Minha mãe

Em nome de meus irmãos e de toda a minha família, desejo agradecer a presença de tantos amigos queridos, presença essa que representa o conforto, o carinho e a solidariedade de que tanto se necessita nessas horas. Vemos essa presença, acima de tudo, como homenagem à memória de nossa mãe e como manifestação de afeto a ela, que muito afeto soube distribuir ao longo de sua vida.

Minha mãe foi sempre e acima de tudo professora. Professora nas escolas por que passou, mas também professora de seus filhos, netos e de quantos buscaram e pediram dela uma palavra de orientação, de equilíbrio, de apaziguamento, de sensatez. Mercê da formação moral e espiritual forjada no seio da família, ela sempre soube indicar o caminho da bondade, do bom senso, da serenidade, do amor cristão, enfim.

Mãe extremamente carinhosa e esposa dedicadíssima, foi também minha primeira professora. Alfabetizou-me antes mesmo que eu fosse à escola, pois eu vivia a insistir nisso. Não por acaso. Eu a via sempre às voltas com os livros, o que despertou nos filhos o gosto pela leitura. Pequenos ainda, quando íamos com ela à cidade - e a expressão ir à cidade pode soar estranho aos mais jovens, mas era somente ir ao centro - essas idas incluíam invariavelmente uma passagem pelas livrarias da época.

Havia, também, outra faceta sua a ressaltar. Coisa pouco comum às mulheres dos anos 40, interessou-se pelo futebol para poder conversar com os filhos sobre o tema.

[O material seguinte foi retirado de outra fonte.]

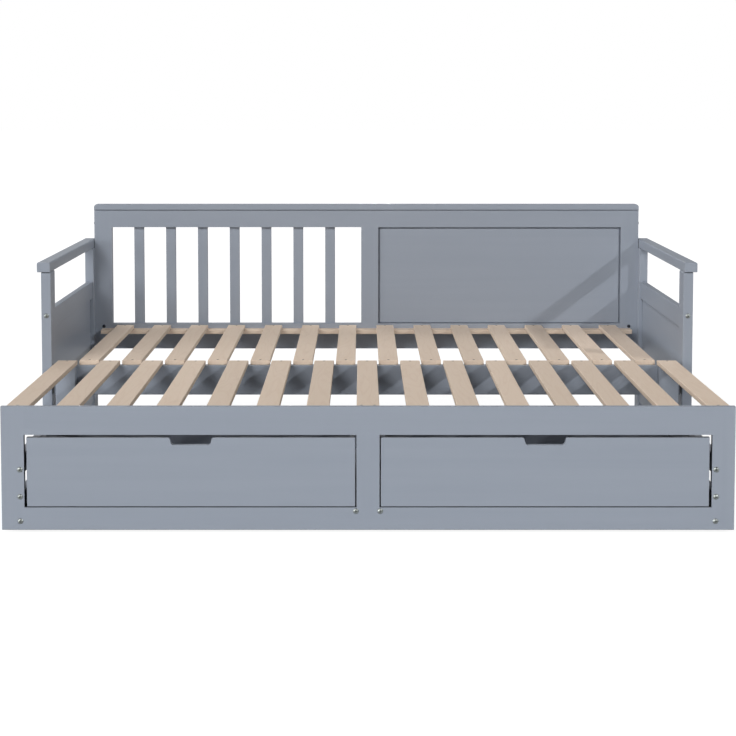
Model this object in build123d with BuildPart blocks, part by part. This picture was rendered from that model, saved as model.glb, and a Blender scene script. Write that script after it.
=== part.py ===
from build123d import *

import math
import os

# The bed as a whole
inner_width = 1929.0
frame_depth = 1040.0
deck_height = 335.0
arm_height = 304.0
back_height = 428.0

# Posts and armrests
post_thickness = 30.0
post_depth = 80.0
glide_radius = 12.0
glide_height = 4.0
armrest_width = 40.0
armrest_thickness = 30.0
armrest_inset = 1.5
armrest_front_lip = 5.0
armrest_top_round = 5.0
armrest_under_round = 2.0
post_top_ease = 2.5
plug_radius = 5.0
plug_depth = 8.0
plug_rise = 0.6
plug_end_distance = 68.0

# Side frames
side_rail_thickness = 20.0
side_rail_height = 60.0
side_rail_setback = 5.0
upper_rail_rise = 155.0
lower_rail_ground = 60.0
side_panel_thickness = 5.0
side_panel_setback = 13.5

# Back
back_setback = 30.0
back_thickness = 30.0
cap_thickness = 20.0
cap_lip = 4.0
cap_corner = 11.0
cap_reveal = 2.5
back_top_rail_height = 62.0
back_bottom_rail_height = 90.0
back_bottom_rail_rise = 3.0
back_stile_width = 62.0
center_stile_width = 60.7
center_stile_offset = 12.0
spindle_count = 7
spindle_width = 35.0
spindle_thickness = 12.0
spindle_extra_last_gap = 15.0
spindle_tenon = 10.0
infill_thickness = 12.0
infill_setback = 7.0
infill_margin = 5.0
infill_lower_margin = 2.5
infill_step = 5.0

# Slats, fixed and pulled out by turns, and the ledger under the fixed ones
slat_width = 60.0
slat_thickness = 14.0
slat_least_gap = 5.0
slat_side_margin = 14.5
slat_round = 2.0
slat_end_gap = 2.5
fixed_slat_setback = 29.5
fixed_slat_back_gap = 24.0
ledger_width = 60.0
ledger_thickness = 14.0
ledger_end_margin = 26.5
deck_step = 0.4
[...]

E mais. Acompanhava com entusiasmo o marido e os meninos ao Pacaembu, palco maior das disputas. Até recentemente, cega e presa ao leito, ouvia músicas, noticiários e a narração dos jogos. Do Corinthians, claro, para o qual torcia por causa do George. Por triste ironia do destino, ela partiu no mesmo dia em que o clube viveu seu maior drama no esporte.

Quando atingiu os 92 ou 93 anos, deu para indagar-se e indagar-nos por que, afinal, ela haveria de viver tanto, superando a idade dos irmãos todos, que já haviam partido. E foram dez. Deus é que sabe das coisas, dizíamos, acrescentando que iríamos preparar-lhe uma grande festa para os 100 anos. Até com a banda da Polícia Militar à sua porta. “Não me desejem isso, que já estou cansada”, era sua resposta.
Pois há bem pouco tempo, não mais que dois meses, ela me chama pelo nome, como sempre fazia quando se tratava de algo mais sério, e diz:
“Geraldo, veja o que você acha de uma idéia que tive. Se eu chegar aos 100 anos, não vou querer uma festa. Gostaria apenas que as pessoas que me visitassem registrassem suas presenças num caderno bonito, usando uma caneta de ouro. Ou melhor, não precisa ser de ouro, mas dourada. Depois, quando estiverem reunidos os visitantes na sala, eu iria recitar-lhes a poesia A Caneta de Ouro.”

A tal poesia, de autoria por ela atribuída a Paulo Setúbal, o que não tive como confirmar, era um dos seus textos favoritos, que ela sabia de cor desde os tempos de juventude. E recitá-los freqüentemente, suponho, era um dos exercícios de que se valia para preservar a memória. Emocionou-me a idéia e prontamente a apoiei, ficando de providenciar caderno e caneta para a ocasião oportuna. Nunca mais voltou ao assunto, satisfeita com a idéia e aceitando a hipótese de chegar aos 100. Não chegou.

Curiosamente, o último diálogo que pude ter com ela, no hospital, dois dias antes de partir, foi sobre futebol. Perguntou-me do Corinthians e comentou como meu irmão deveria andar muito triste. Indagou do São Paulo e eu lhe disse que já era campeão, ao que manifestou satisfação por mim.
Por tudo isso, acho que logo, logo estará pedindo audiência a São Jorge para tentar melhorar as coisas para o Timão. Se é que já não o fez e providenciou logo um Mano Menezes para técnico, por julgar o nome familiar e de bom augúrio.

Para concluir, achei ontem num antigo livro seu, Terra Virgem, do escritor uruguaio Constancio Vigil, um pequeno trecho que ela sublinhou e que me ficou parecendo seu último recado:

Colhe e guarda minhas palavras.
Ainda que eu tombe, não deixes de escutar-me.
Dentro em pouco, serei uma sombra que se move na sombra... Mas, amando-te sempre, meu filho!

Sei que ela está bem, no lugar que Deus lhe destinou. Que descanse em paz.